Though Euro-area economic growth appears to have extended into the second quarter, political uncertainty could mar the region’s benign economic forecasts, states Goldman Sachs.
Huw Pill and team at Goldman Sachs highlighted the positive impact of the euro and oil price weakness that’s still in the pipeline in Europe in their May 21, 2015 research report titled: “Europe’s outlook: The recovery broadens but political risks linger.”
Pickup in economic growth in Europe
The Goldman Sachs analysts point out that, thanks to the GDP rising by 0.4% Q/Q in the first quarter and business surveys pointing to continued recovery in the second quarter, economic growth in Europe picked up at the start of 2015. However, the analysts are surprised at the composition of the growth, with France, Italy and Spain contributing more than their expectations while Germany and the rest of Europe disappointed relative to their expectations:
The analysts believe both the positive surprise to France’s Q1 GDP and the negative surprise to Germany’s Q1 GDP primarily reflect volatility in the data rather than pointing to a significant change in the underlying performance of either economy. Moreover, thanks to evidence of stronger growth in Spain and Italy, the analysts are revising their growth forecast for these economies higher while revising growth in Germany slightly lower.
The analysts point out that the net effect of each of these changes on their forecast for the Euro-area as a whole is broadly neutral for 2015 but positive for 2016.
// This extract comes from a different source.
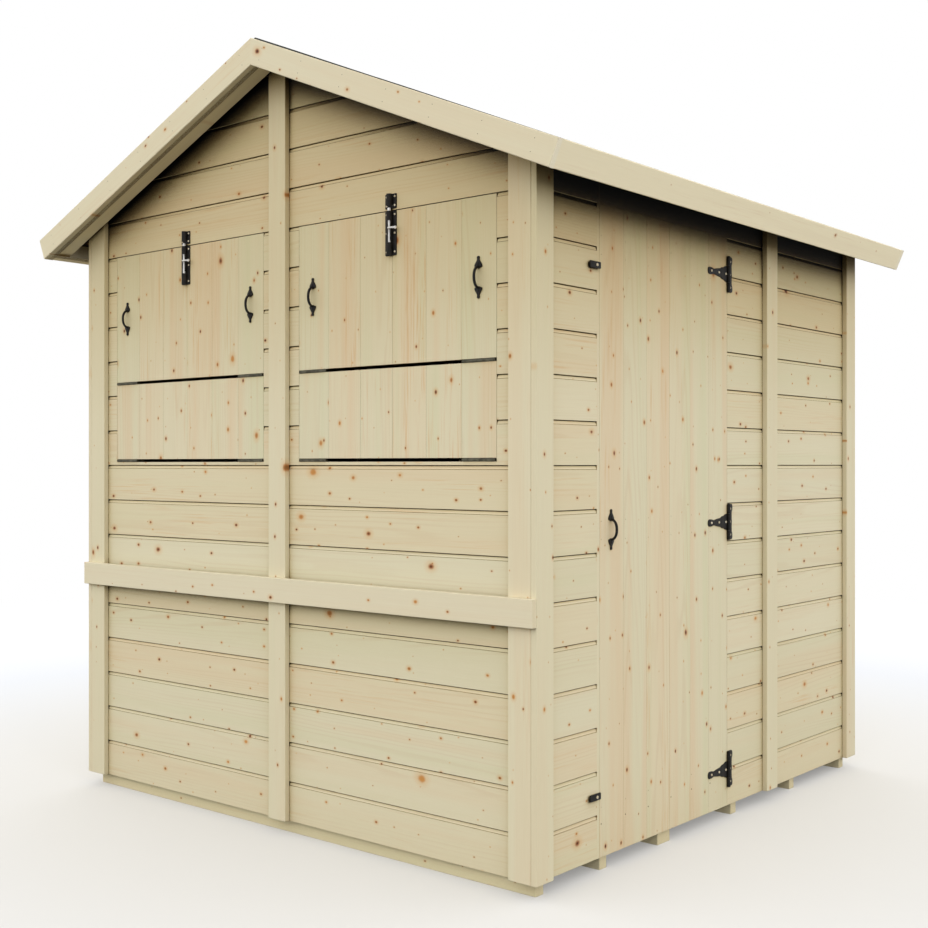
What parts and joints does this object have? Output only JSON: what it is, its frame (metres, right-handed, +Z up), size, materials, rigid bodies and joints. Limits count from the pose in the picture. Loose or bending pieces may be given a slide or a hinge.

Euro’s growth won’t falter in 2016
Huw Pill and team note that last year, Euro-area activity data improved significantly in the first few months of the year, only to slow disappointingly as the year progressed. However, the analysts believe it is unlikely that growth will falter as it did last year. They anticipate near-term risks relative to their forecasts as being skewed somewhat to the upside.
Considering the importance of euro and oil price developments for the growth outlook, the analysts reviewed how far both have fallen and their impacts for output growth. They note that, despite the euro’s rise in the past month, its real effective exchange rate has fallen by around 12% from its 2014H1 average, a development which they expect to boost the level of the Euro-area GDP by a little under 1% over a period of two years.
Similarly, the analysts note that despite their recent rise, oil prices in Europe have dropped by 30% from their 2014H1 average, a development that they anticipate will boost the level of Euro-area GDP by a little over 1% over a period of two years:
However, the Goldman Sachs analysts view political uncertainty as the main risk to their relatively benign economic forecasts. They point out that while European growth improves, the impasse between the Greek government and its official creditors has seen Greece edge closer toward default and a possible exit from the Euro-area. The analysts reiterate that their central expectation remains that some form of accommodation will be reached, though the probability of worse outcomes has risen. Moreover, the analysts note that possible disappointing global growth has also added a separate risk to the Euro-area outlook.